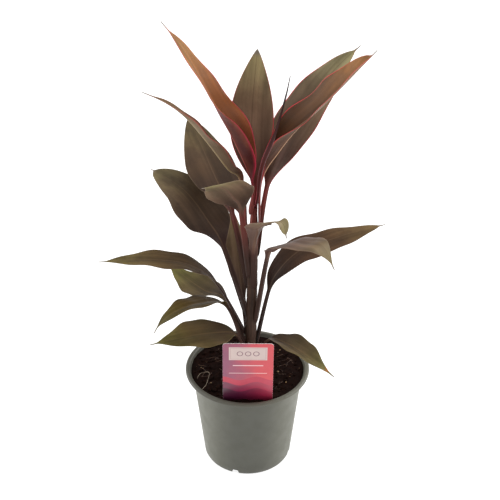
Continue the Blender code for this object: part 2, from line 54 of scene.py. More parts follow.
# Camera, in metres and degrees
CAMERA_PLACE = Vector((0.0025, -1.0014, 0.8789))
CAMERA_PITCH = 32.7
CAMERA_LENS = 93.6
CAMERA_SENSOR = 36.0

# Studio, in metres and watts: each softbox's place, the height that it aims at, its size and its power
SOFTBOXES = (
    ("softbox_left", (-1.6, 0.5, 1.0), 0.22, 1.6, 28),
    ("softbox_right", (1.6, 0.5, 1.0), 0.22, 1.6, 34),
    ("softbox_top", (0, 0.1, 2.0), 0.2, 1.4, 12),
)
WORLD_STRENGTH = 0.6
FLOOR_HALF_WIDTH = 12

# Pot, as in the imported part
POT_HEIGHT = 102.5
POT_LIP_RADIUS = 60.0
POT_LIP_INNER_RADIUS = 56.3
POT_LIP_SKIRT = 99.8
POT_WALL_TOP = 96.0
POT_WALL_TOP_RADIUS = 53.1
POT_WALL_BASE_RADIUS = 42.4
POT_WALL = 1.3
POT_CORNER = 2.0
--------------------
→ Given instruction
For each line in the data above that contains the string "part", extract the line.

→ Result for this task
Continue the Blender code for this object: part 2, from line 54 of scene.py. More parts follow.
# Pot, as in the imported part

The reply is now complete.